What needs to be done
Every entry must be duplicated precisely as written.

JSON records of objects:
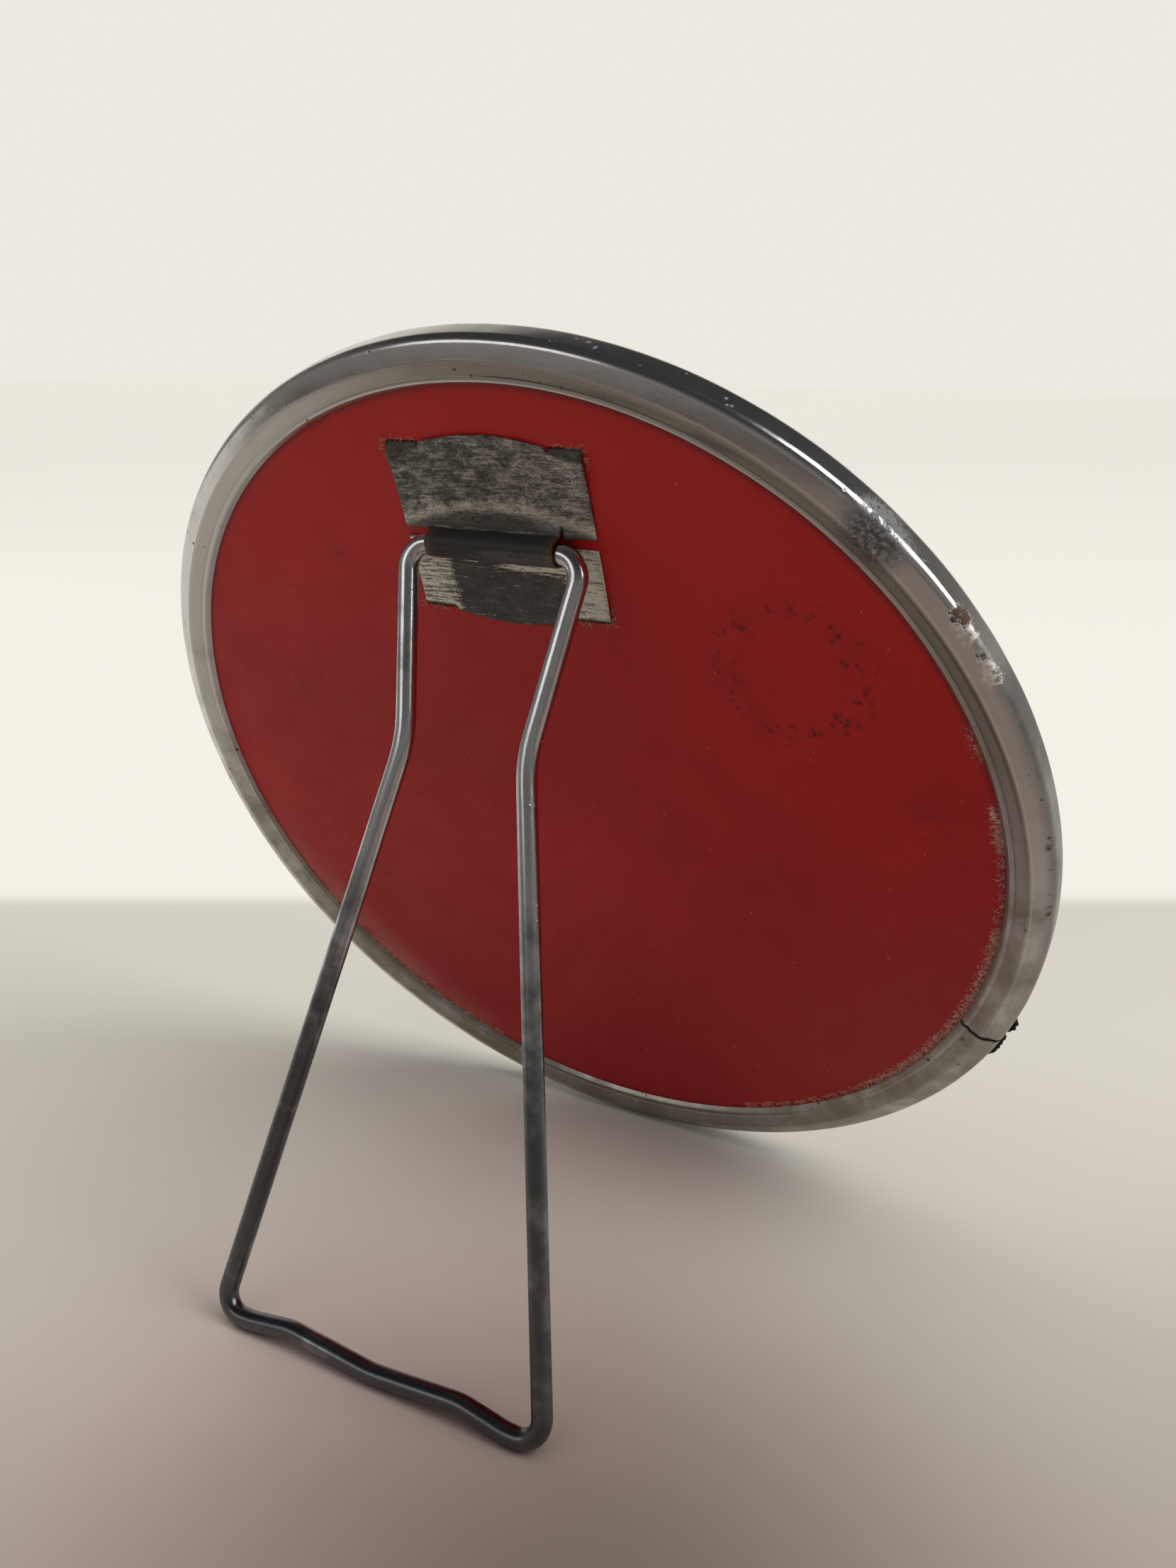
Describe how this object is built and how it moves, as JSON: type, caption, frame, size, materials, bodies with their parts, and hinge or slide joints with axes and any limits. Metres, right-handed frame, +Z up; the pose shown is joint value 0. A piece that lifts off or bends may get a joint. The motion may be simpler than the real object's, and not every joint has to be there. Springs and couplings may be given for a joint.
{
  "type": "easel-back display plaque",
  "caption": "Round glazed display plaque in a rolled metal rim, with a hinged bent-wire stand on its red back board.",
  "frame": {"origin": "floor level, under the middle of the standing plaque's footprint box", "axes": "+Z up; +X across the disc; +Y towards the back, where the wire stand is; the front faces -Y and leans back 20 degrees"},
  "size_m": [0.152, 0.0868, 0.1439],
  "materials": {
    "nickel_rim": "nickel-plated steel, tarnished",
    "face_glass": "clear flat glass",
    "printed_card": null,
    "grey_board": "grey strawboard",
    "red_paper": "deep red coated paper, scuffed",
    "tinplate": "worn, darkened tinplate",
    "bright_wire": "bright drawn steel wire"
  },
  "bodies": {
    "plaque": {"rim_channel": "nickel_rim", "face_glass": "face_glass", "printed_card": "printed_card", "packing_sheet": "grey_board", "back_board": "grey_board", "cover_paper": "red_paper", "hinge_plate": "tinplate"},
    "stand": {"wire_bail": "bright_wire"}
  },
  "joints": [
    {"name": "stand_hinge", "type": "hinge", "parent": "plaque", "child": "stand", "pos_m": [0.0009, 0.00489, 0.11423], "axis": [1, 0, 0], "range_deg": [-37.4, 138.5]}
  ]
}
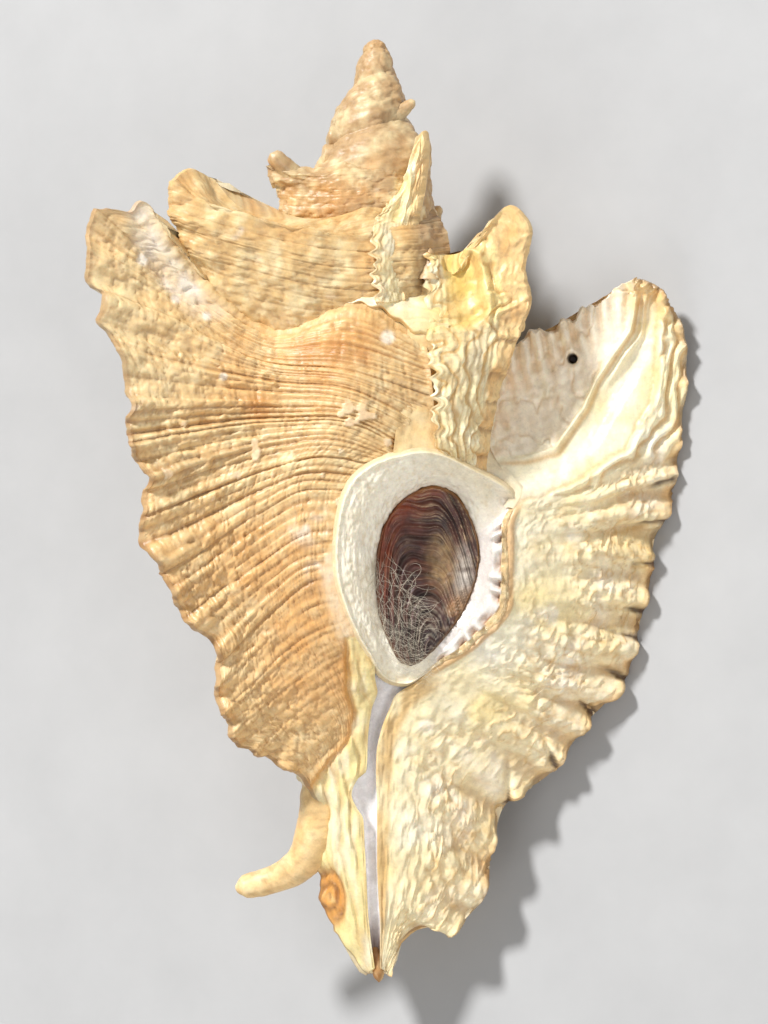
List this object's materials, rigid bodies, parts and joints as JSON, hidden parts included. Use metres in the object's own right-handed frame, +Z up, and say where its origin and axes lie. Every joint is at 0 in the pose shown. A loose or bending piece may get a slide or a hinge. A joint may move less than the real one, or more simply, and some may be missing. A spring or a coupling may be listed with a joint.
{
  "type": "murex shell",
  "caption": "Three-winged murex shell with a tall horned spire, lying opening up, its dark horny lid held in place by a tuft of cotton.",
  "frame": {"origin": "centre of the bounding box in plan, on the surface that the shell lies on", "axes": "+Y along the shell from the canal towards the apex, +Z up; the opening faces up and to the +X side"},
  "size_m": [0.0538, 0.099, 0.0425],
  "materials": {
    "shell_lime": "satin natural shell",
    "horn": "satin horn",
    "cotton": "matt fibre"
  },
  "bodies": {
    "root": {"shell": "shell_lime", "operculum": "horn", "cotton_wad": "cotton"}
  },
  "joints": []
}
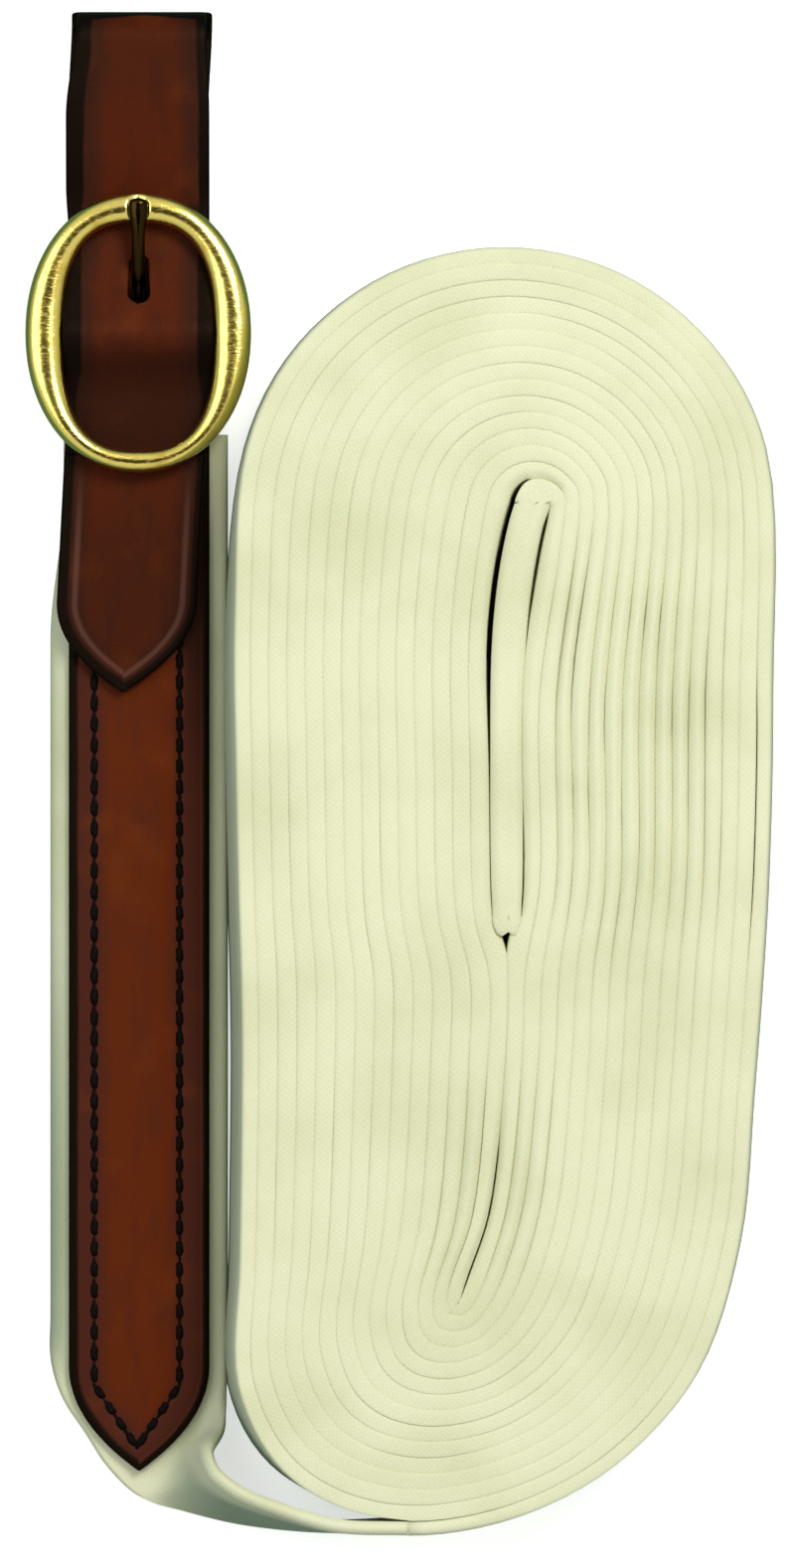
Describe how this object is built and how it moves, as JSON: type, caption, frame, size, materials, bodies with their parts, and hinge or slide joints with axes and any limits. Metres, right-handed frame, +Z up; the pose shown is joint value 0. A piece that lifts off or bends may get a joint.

Output of the exercise
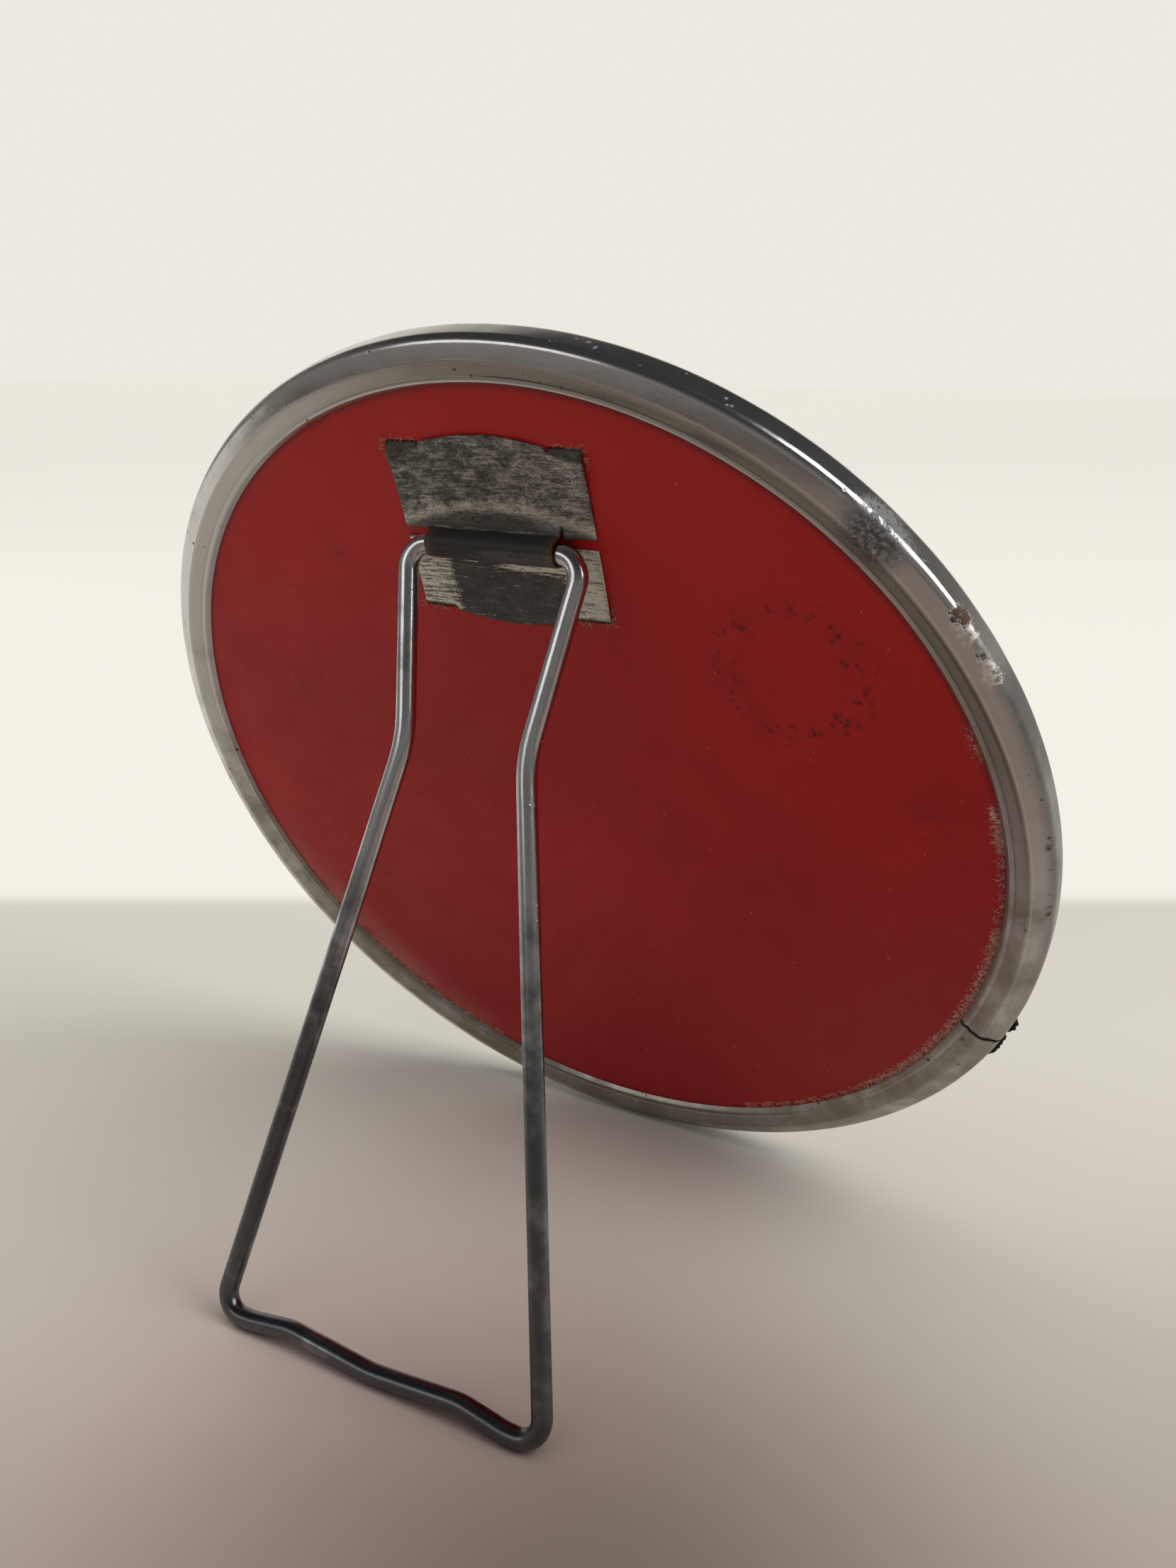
Describe how this object is built and how it moves, as JSON: type, caption, frame, size, materials, bodies with their parts, and hinge or slide joints with axes and any limits. Metres, right-handed frame, +Z up; the pose shown is joint value 0. A piece that lifts off or bends may get a joint. The motion may be simpler than the real object's, and not every joint has to be there. Springs and couplings may be given for a joint.
{
  "type": "easel-back display plaque",
  "caption": "Round glazed display plaque in a rolled metal rim, with a hinged bent-wire stand on its red back board.",
  "frame": {"origin": "floor level, under the middle of the standing plaque's footprint box", "axes": "+Z up; +X across the disc; +Y towards the back, where the wire stand is; the front faces -Y and leans back 20 degrees"},
  "size_m": [0.152, 0.0868, 0.1439],
  "materials": {
    "nickel_rim": "nickel-plated steel, tarnished",
    "face_glass": "clear flat glass",
    "printed_card": null,
    "grey_board": "grey strawboard",
    "red_paper": "deep red coated paper, scuffed",
    "tinplate": "worn, darkened tinplate",
    "bright_wire": "bright drawn steel wire"
  },
  "bodies": {
    "plaque": {"rim_channel": "nickel_rim", "face_glass": "face_glass", "printed_card": "printed_card", "packing_sheet": "grey_board", "back_board": "grey_board", "cover_paper": "red_paper", "hinge_plate": "tinplate"},
    "stand": {"wire_bail": "bright_wire"}
  },
  "joints": [
    {"name": "stand_hinge", "type": "hinge", "parent": "plaque", "child": "stand", "pos_m": [0.0009, 0.00489, 0.11423], "axis": [1, 0, 0], "range_deg": [-37.4, 138.5]}
  ]
}
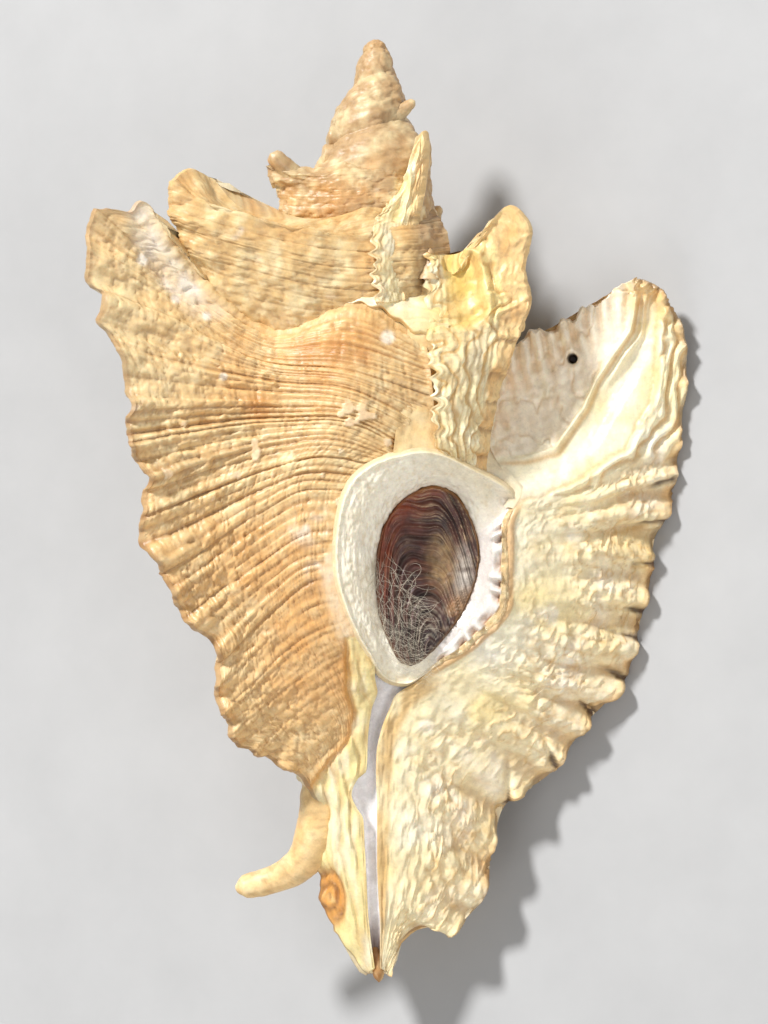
List this object's materials, rigid bodies, parts and joints as JSON, hidden parts included. Use metres in the object's own right-handed frame, +Z up, and say where its origin and axes lie. Every joint is at 0 in the pose shown. A loose or bending piece may get a slide or a hinge. A joint may move less than the real one, or more simply, and some may be missing. A spring or a coupling may be listed with a joint.
{
  "type": "murex shell",
  "caption": "Three-winged murex shell with a tall horned spire, lying opening up, its dark horny lid held in place by a tuft of cotton.",
  "frame": {"origin": "centre of the bounding box in plan, on the surface that the shell lies on", "axes": "+Y along the shell from the canal towards the apex, +Z up; the opening faces up and to the +X side"},
  "size_m": [0.0538, 0.099, 0.0425],
  "materials": {
    "shell_lime": "satin natural shell",
    "horn": "satin horn",
    "cotton": "matt fibre"
  },
  "bodies": {
    "root": {"shell": "shell_lime", "operculum": "horn", "cotton_wad": "cotton"}
  },
  "joints": []
}
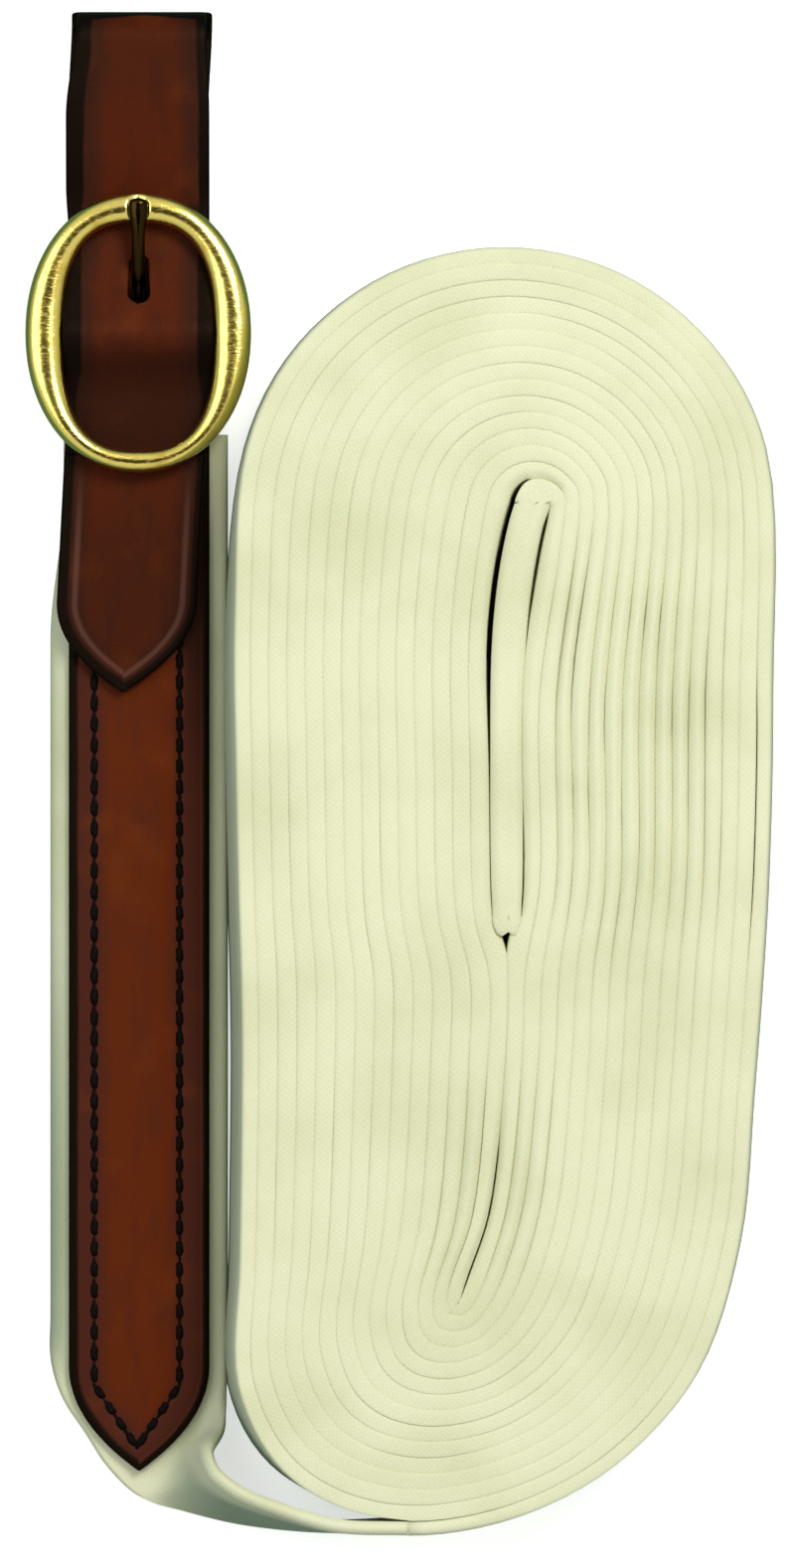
Describe how this object is built and how it moves, as JSON: type, caption, frame, size, materials, bodies with their parts, and hinge or slide joints with axes and any limits. Metres, right-handed frame, +Z up; the pose shown is joint value 0. A piece that lifts off or bends may get a joint.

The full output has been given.